Hoy los “inscritos y las inscritas” (esa coletilla que se nos antoja tan antigua) han ratificado a la exministra de Igualdad Irene Montero como candidata a las elecciones europeas. Dicen que la operación tiene el objetivo de “relanzar al partido” en una cita en la que quieren medir fuerzas con Sumar. Mentira. Ellos saben bien que el proyecto está acabado y que no hacen otra cosa que alargar la agonía, dando rienda suelta a su resentimiento y ánimo de venganza. Están noqueados, desconcertados, no entienden cómo puede ser que el partido de la izquierda real que ha conseguido subir el salario mínimo interprofesional en este país e incluir el consentimiento de la mujer en los delitos sexuales haya terminado en el vertedero de la democracia. Han pagado cara su arrogancia.

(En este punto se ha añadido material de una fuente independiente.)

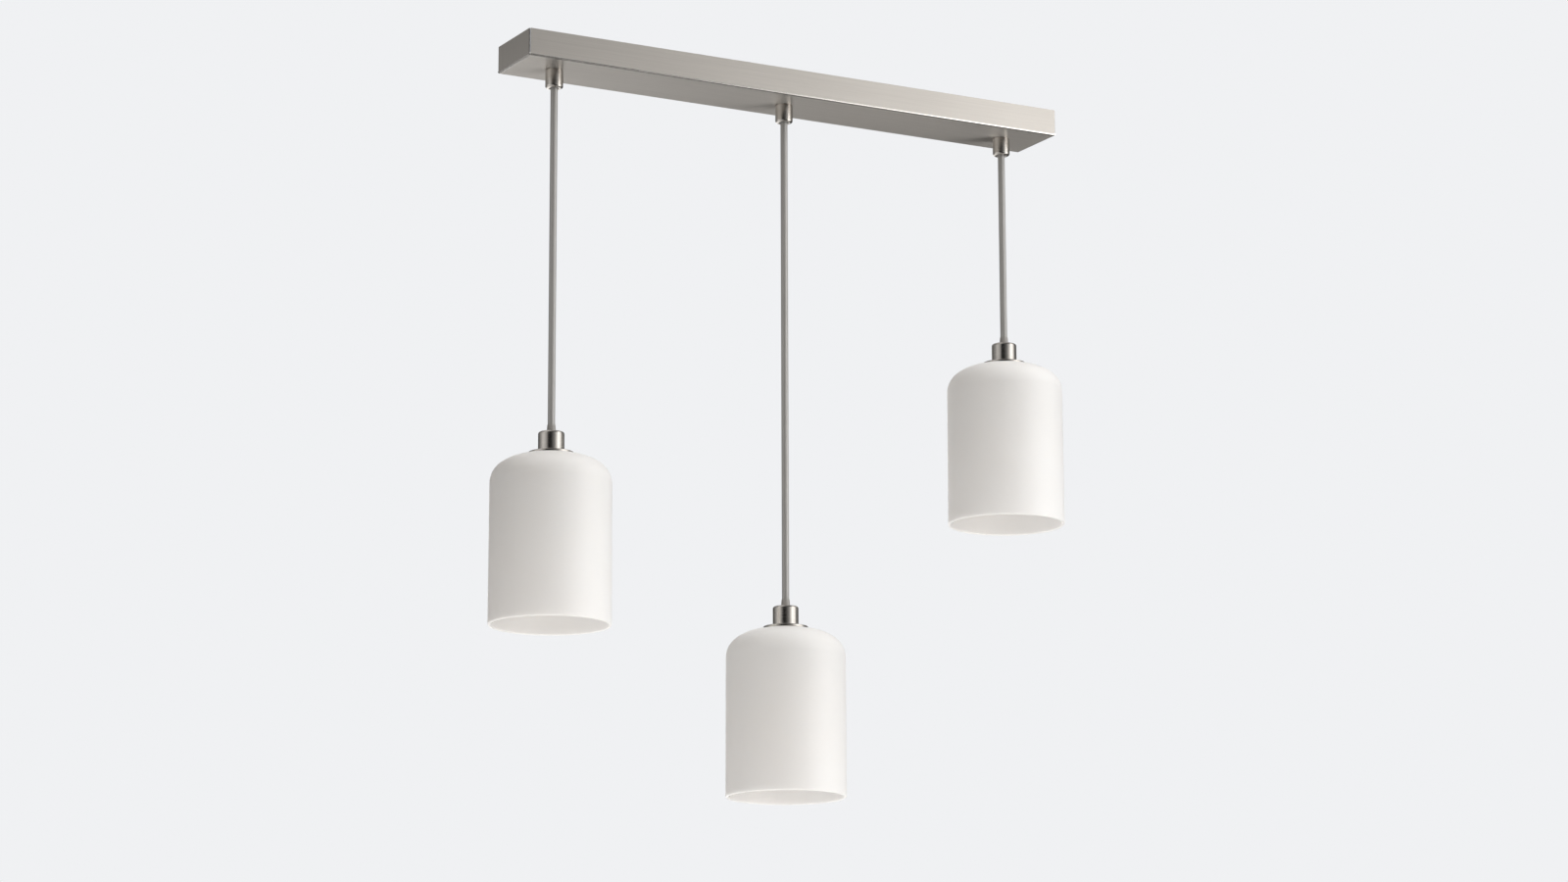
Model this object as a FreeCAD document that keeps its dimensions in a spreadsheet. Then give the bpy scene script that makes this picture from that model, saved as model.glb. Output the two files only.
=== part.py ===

Llegaron para asaltar los cielos y han acabado en el entresuelo de la historia. Entre la fuerza del bipartidismo, las cloacas del Estado, el lawfare que se ensañó con ellos, la maquinaria de propaganda de la caverna mediática y sus propias rencillas personales (durante años se han navajeado a conciencia como vulgares choros pandilleros), el partido ha quedado reducido a escombros. Y levantarlo va a ser imposible. Si el mesías de la coleta regresara de los limbos de Youtube para ponerse al frente de las huestes desmoralizadas, aún cabría una mínima esperanza para los más optimistas. Pero nos parece que ni aún así. Esto ya no lo levanta ni un Pablo Iglesias renacido y vestido de Superman. Nadie cree en Podemos. Nadie confía en el milagro, salvo los que aún tienen un carguete y un chupito del Estado de cuatro duros que echarse al bolsillo. Nadie espera que haya remontada. Irene Montero no va a ser revulsivo de nada. Porque el sueño de una izquierda española fuerte y decisiva tuvo su momento y ya no volverá, al menos durante mucho tiempo. Estamos en otro momento trágico muy diferente al de 2011, cuando germinó la enésima revolución efímera. Es la hora de la extrema derecha en toda Europa, que hoy capitaliza las protestas de los agricultores. Ultras que han aprovechado el fracaso, la mediocridad, el cainismo y la ineptitud de los que venían a salvar a la famélica legión para hacer realidad el “quítate tú, que me pongo yo”.